CAD and scene scripts

_ _ _ _

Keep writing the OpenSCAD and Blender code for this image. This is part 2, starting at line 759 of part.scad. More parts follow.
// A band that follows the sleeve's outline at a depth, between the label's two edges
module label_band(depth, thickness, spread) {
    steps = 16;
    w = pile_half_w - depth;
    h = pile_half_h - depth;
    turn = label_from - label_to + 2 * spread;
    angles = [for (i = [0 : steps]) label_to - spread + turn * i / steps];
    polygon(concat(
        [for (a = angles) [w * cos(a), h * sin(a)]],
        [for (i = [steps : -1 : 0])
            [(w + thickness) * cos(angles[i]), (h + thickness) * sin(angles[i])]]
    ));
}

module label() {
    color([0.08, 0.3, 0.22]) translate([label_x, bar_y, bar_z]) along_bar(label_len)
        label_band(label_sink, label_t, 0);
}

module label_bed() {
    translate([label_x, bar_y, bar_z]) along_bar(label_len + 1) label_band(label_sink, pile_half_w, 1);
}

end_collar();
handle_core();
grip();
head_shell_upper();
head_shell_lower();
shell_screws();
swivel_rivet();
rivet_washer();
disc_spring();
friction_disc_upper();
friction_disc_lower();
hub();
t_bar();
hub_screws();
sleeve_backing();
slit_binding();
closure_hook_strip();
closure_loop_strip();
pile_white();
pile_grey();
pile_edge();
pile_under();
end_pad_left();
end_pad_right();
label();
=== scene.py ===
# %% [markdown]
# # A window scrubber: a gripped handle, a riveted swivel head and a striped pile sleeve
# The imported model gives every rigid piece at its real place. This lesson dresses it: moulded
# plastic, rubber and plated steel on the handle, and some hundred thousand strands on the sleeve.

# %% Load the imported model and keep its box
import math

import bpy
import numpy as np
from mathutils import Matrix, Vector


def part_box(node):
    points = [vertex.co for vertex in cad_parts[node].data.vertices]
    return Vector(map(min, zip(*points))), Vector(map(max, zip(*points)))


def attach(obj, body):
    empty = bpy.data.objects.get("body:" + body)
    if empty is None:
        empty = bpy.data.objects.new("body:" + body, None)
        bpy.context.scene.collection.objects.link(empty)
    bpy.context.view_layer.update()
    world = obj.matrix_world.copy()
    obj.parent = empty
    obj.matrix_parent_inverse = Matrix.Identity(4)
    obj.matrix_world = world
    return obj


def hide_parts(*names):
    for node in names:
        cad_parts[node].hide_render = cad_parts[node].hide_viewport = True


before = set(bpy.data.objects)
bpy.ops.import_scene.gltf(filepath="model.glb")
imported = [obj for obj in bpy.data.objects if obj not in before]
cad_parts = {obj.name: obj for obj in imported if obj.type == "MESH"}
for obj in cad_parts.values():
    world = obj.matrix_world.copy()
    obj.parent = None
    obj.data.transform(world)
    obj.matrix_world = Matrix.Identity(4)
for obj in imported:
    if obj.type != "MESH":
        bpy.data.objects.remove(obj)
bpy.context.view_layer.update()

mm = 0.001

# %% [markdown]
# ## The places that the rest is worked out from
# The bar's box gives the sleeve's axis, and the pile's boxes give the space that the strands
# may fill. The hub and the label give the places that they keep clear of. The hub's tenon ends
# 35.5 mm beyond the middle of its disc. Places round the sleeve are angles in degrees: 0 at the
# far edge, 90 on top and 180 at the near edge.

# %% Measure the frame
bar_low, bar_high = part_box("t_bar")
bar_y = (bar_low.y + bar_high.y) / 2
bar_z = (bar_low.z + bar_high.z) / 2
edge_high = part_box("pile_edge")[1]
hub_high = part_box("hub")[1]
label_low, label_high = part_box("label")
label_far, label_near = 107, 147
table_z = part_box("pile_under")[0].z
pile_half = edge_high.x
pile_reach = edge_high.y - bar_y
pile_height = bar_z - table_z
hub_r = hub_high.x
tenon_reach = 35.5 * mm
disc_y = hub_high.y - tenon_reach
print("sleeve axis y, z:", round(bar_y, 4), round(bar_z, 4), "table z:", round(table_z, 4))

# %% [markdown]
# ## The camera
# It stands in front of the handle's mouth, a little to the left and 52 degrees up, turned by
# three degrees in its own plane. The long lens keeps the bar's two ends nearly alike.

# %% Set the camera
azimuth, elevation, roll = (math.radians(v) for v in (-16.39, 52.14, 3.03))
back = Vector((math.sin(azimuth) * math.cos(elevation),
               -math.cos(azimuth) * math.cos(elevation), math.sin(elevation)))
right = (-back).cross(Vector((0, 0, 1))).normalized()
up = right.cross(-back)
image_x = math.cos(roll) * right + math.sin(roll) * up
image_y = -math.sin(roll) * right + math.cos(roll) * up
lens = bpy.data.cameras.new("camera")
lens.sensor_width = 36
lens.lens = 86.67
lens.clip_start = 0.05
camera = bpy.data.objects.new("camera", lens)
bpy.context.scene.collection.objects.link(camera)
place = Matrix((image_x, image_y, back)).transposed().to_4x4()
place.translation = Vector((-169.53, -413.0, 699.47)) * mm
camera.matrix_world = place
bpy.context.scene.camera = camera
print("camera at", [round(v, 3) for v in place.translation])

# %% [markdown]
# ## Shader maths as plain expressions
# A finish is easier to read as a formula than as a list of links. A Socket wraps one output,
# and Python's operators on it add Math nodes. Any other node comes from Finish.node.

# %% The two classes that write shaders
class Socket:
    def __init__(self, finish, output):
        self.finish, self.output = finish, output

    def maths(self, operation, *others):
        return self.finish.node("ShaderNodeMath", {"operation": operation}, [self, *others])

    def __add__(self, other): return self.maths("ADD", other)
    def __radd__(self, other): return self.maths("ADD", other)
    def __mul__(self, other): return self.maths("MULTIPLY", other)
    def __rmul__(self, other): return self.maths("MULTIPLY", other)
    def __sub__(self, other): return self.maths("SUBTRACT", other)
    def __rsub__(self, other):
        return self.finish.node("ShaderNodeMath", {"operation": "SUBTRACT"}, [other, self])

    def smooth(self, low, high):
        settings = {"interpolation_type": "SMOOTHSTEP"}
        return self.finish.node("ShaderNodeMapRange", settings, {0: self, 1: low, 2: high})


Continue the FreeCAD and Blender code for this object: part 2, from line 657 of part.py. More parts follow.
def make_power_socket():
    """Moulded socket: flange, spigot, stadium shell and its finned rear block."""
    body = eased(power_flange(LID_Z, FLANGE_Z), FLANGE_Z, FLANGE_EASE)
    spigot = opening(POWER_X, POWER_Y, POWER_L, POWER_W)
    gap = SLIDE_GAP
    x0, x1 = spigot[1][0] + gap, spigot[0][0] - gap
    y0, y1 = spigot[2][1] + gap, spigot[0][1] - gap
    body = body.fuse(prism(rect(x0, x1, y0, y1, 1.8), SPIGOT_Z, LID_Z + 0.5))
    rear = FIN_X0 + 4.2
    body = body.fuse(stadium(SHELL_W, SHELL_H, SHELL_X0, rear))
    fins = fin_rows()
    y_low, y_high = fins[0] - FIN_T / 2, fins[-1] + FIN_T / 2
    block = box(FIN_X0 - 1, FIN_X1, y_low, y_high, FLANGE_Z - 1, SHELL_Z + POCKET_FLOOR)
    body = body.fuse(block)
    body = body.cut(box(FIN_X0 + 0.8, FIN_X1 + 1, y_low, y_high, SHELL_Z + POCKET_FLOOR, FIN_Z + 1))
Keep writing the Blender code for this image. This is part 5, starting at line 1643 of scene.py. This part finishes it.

_ _ _ _

• Stated goal
Reproduce all of the data exactly as given.

• Task output
Keep writing the OpenSCAD and Blender code for this image. This is part 2, starting at line 759 of part.scad. More parts follow.
// A band that follows the sleeve's outline at a depth, between the label's two edges
module label_band(depth, thickness, spread) {
    steps = 16;
    w = pile_half_w - depth;
    h = pile_half_h - depth;
    turn = label_from - label_to + 2 * spread;
    angles = [for (i = [0 : steps]) label_to - spread + turn * i / steps];
    polygon(concat(
        [for (a = angles) [w * cos(a), h * sin(a)]],
        [for (i = [steps : -1 : 0])
            [(w + thickness) * cos(angles[i]), (h + thickness) * sin(angles[i])]]
    ));
}

module label() {
    color([0.08, 0.3, 0.22]) translate([label_x, bar_y, bar_z]) along_bar(label_len)
        label_band(label_sink, label_t, 0);
}

module label_bed() {
    translate([label_x, bar_y, bar_z]) along_bar(label_len + 1) label_band(label_sink, pile_half_w, 1);
}

end_collar();
handle_core();
grip();
head_shell_upper();
head_shell_lower();
shell_screws();
swivel_rivet();
rivet_washer();
disc_spring();
friction_disc_upper();
friction_disc_lower();
hub();
t_bar();
hub_screws();
sleeve_backing();
slit_binding();
closure_hook_strip();
closure_loop_strip();
pile_white();
pile_grey();
pile_edge();
pile_under();
end_pad_left();
end_pad_right();
label();
=== scene.py ===
# %% [markdown]
# # A window scrubber: a gripped handle, a riveted swivel head and a striped pile sleeve
# The imported model gives every rigid piece at its real place. This lesson dresses it: moulded
# plastic, rubber and plated steel on the handle, and some hundred thousand strands on the sleeve.

# %% Load the imported model and keep its box
import math

import bpy
import numpy as np
from mathutils import Matrix, Vector


def part_box(node):
    points = [vertex.co for vertex in cad_parts[node].data.vertices]
    return Vector(map(min, zip(*points))), Vector(map(max, zip(*points)))


def attach(obj, body):
    empty = bpy.data.objects.get("body:" + body)
    if empty is None:
        empty = bpy.data.objects.new("body:" + body, None)
        bpy.context.scene.collection.objects.link(empty)
    bpy.context.view_layer.update()
    world = obj.matrix_world.copy()
    obj.parent = empty
    obj.matrix_parent_inverse = Matrix.Identity(4)
    obj.matrix_world = world
    return obj


def hide_parts(*names):
    for node in names:
        cad_parts[node].hide_render = cad_parts[node].hide_viewport = True


before = set(bpy.data.objects)
bpy.ops.import_scene.gltf(filepath="model.glb")
imported = [obj for obj in bpy.data.objects if obj not in before]
cad_parts = {obj.name: obj for obj in imported if obj.type == "MESH"}
for obj in cad_parts.values():
    world = obj.matrix_world.copy()
    obj.parent = None
    obj.data.transform(world)
    obj.matrix_world = Matrix.Identity(4)
for obj in imported:
    if obj.type != "MESH":
        bpy.data.objects.remove(obj)
bpy.context.view_layer.update()

mm = 0.001

# %% [markdown]
# ## The places that the rest is worked out from
# The bar's box gives the sleeve's axis, and the pile's boxes give the space that the strands
# may fill. The hub and the label give the places that they keep clear of. The hub's tenon ends
# 35.5 mm beyond the middle of its disc. Places round the sleeve are angles in degrees: 0 at the
# far edge, 90 on top and 180 at the near edge.

# %% Measure the frame
bar_low, bar_high = part_box("t_bar")
bar_y = (bar_low.y + bar_high.y) / 2
bar_z = (bar_low.z + bar_high.z) / 2
edge_high = part_box("pile_edge")[1]
hub_high = part_box("hub")[1]
label_low, label_high = part_box("label")
label_far, label_near = 107, 147
table_z = part_box("pile_under")[0].z
pile_half = edge_high.x
pile_reach = edge_high.y - bar_y
pile_height = bar_z - table_z
hub_r = hub_high.x
tenon_reach = 35.5 * mm
disc_y = hub_high.y - tenon_reach
print("sleeve axis y, z:", round(bar_y, 4), round(bar_z, 4), "table z:", round(table_z, 4))

# %% [markdown]
# ## The camera
# It stands in front of the handle's mouth, a little to the left and 52 degrees up, turned by
# three degrees in its own plane. The long lens keeps the bar's two ends nearly alike.

# %% Set the camera
azimuth, elevation, roll = (math.radians(v) for v in (-16.39, 52.14, 3.03))
back = Vector((math.sin(azimuth) * math.cos(elevation),
               -math.cos(azimuth) * math.cos(elevation), math.sin(elevation)))
right = (-back).cross(Vector((0, 0, 1))).normalized()
up = right.cross(-back)
image_x = math.cos(roll) * right + math.sin(roll) * up
image_y = -math.sin(roll) * right + math.cos(roll) * up
lens = bpy.data.cameras.new("camera")
lens.sensor_width = 36
lens.lens = 86.67
lens.clip_start = 0.05
camera = bpy.data.objects.new("camera", lens)
bpy.context.scene.collection.objects.link(camera)
place = Matrix((image_x, image_y, back)).transposed().to_4x4()
place.translation = Vector((-169.53, -413.0, 699.47)) * mm
camera.matrix_world = place
bpy.context.scene.camera = camera
print("camera at", [round(v, 3) for v in place.translation])

# %% [markdown]
# ## Shader maths as plain expressions
# A finish is easier to read as a formula than as a list of links. A Socket wraps one output,
# and Python's operators on it add Math nodes. Any other node comes from Finish.node.

# %% The two classes that write shaders
class Socket:
    def __init__(self, finish, output):
        self.finish, self.output = finish, output

    def maths(self, operation, *others):
        return self.finish.node("ShaderNodeMath", {"operation": operation}, [self, *others])

    def __add__(self, other): return self.maths("ADD", other)
    def __radd__(self, other): return self.maths("ADD", other)
    def __mul__(self, other): return self.maths("MULTIPLY", other)
    def __rmul__(self, other): return self.maths("MULTIPLY", other)
    def __sub__(self, other): return self.maths("SUBTRACT", other)
    def __rsub__(self, other):
        return self.finish.node("ShaderNodeMath", {"operation": "SUBTRACT"}, [other, self])

    def smooth(self, low, high):
        settings = {"interpolation_type": "SMOOTHSTEP"}
        return self.finish.node("ShaderNodeMapRange", settings, {0: self, 1: low, 2: high})


Continue the FreeCAD and Blender code for this object: part 2, from line 657 of part.py. More parts follow.
def make_power_socket():
    """Moulded socket: flange, spigot, stadium shell and its finned rear block."""
    body = eased(power_flange(LID_Z, FLANGE_Z), FLANGE_Z, FLANGE_EASE)
    spigot = opening(POWER_X, POWER_Y, POWER_L, POWER_W)
    gap = SLIDE_GAP
    x0, x1 = spigot[1][0] + gap, spigot[0][0] - gap
    y0, y1 = spigot[2][1] + gap, spigot[0][1] - gap
    body = body.fuse(prism(rect(x0, x1, y0, y1, 1.8), SPIGOT_Z, LID_Z + 0.5))
    rear = FIN_X0 + 4.2
    body = body.fuse(stadium(SHELL_W, SHELL_H, SHELL_X0, rear))
    fins = fin_rows()
    y_low, y_high = fins[0] - FIN_T / 2, fins[-1] + FIN_T / 2
    block = box(FIN_X0 - 1, FIN_X1, y_low, y_high, FLANGE_Z - 1, SHELL_Z + POCKET_FLOOR)
    body = body.fuse(block)
    body = body.cut(box(FIN_X0 + 0.8, FIN_X1 + 1, y_low, y_high, SHELL_Z + POCKET_FLOOR, FIN_Z + 1))
Keep writing the Blender code for this image. This is part 5, starting at line 1643 of scene.py. This part finishes it.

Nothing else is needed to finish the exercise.